According to recent media reports, a Presidential Policy Directive has been approved by Cabinet, prohibiting the mortgaging of government land leased to investors. The Uganda Investment Authority, the Uganda Land Commission and the Uganda Free Zones which individually hold land on behalf of government and have powers to grant leases thereon for various purposes, have been notified of the Directive.
The Directive essentially restricts investors from mortgaging land granted to them by a government agency to any bank or financial institution and requires that all affected investors be notified of the Directive and an amendment to their leases be effected.
The rationale for this Directive appears to be that leases are given to investors as an incentive for doing business in Uganda. However, there is talk of investors who obtain free land and then mortgage the land without executing the promised projects. The government land is then at risk of being sold by the lender should the investor default on the loan repayment.
The Directive raises a number of issues:
Can the government unilaterally amend the lease agreements already issued?
The simple answer to this must be no. The lease already issued and registered can only be amended by mutual agreement. Such unilateral amendment by the lessor will undermine the traditional lessor’s covenant/undertaking to allow the lessee quiet enjoyment of the land upon the latter’s fulfilment of all the lease obligations.
What happens if the land has already been fully developed by the investor, why should there be a restriction on such an investor seeking to leverage his investment?
The leases issued by the above government agencies usually contain a development covenant requiring the lessee to develop the land within a specified time, say five years, in order for the lease to be extended to a full term lease, usually ninety-nine years. Complying with the development covenant also removes certain restrictions imposed on the undeveloped leases, such as restriction on sale, mortgage or subletting.
An investor who has complied with all the development covenants in the lease and has obtained a full term lease should be at liberty to deal with the land at leisure, whether to mortgage or even sell. In any case, a person buying the land from a mortgagee, would still remain subject to the same lease terms.
It is in this concept of a development covenant that the government can find a solution to its concerns. Leases to investors on an initial term should require the investor to develop the land. It is only upon compliance with the development covenant that the investor should get a full term.
What if the land is already mortgaged when the Presidential Directive was issued?
For already mortgaged land, the Directive will cause shivers for the lenders as their security will now be cast in doubt. Will a bank holding such a title deed be forced to yield it to the government for amendment? Would a lender not simply then recall its loan and move to sell the land?
What is the best way to address the concerns of government?
We could start with enhanced due diligence on prospective investors. A minimum requirement to present some form of track record from their home jurisdictions and proof of capacity to execute the project for which the land is proposed to be leased.

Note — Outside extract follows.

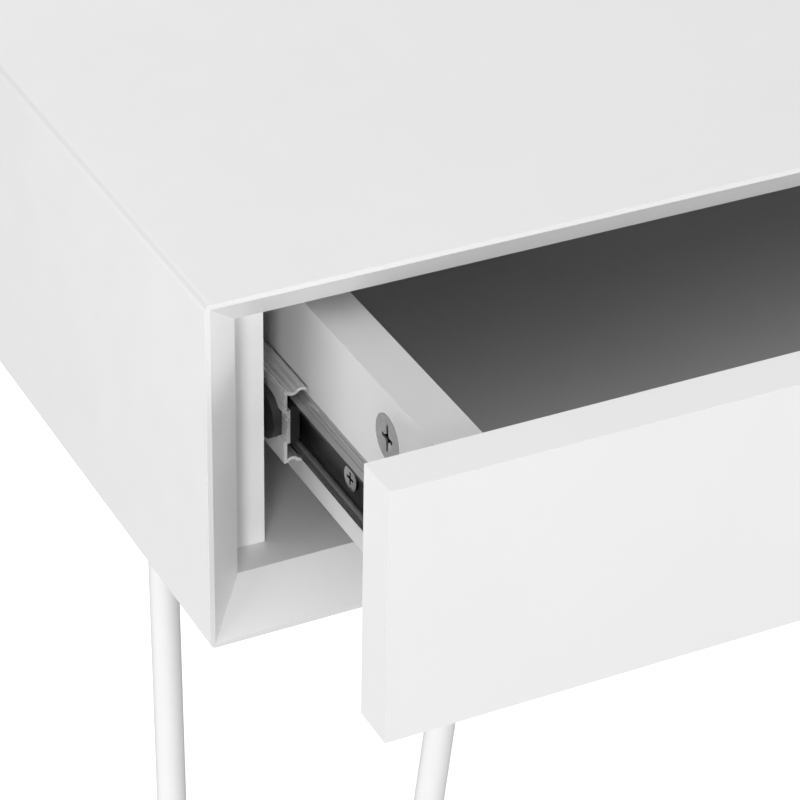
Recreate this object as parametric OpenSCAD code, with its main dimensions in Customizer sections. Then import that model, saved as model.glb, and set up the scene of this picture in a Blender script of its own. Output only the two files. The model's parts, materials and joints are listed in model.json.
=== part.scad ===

More importantly, the Government should ensure that all such leases by Uganda Land Commission, Uganda Investment Authority, the Free Zones Authority and District Land Boards, are for an initial development term of, say, five years, with a specified development covenant. Sale or mortgage of such land would only be permitted upon satisfactory compliance with the development covenant.
Uganda currently ranks fairly as an investment destination and is crawling up the ladder of the Ease of Doing Business assessments. More needs to be done to promote Uganda as an attractive destination for investment capital. Respect for property rights and security of tenure is among the foremost of these measures.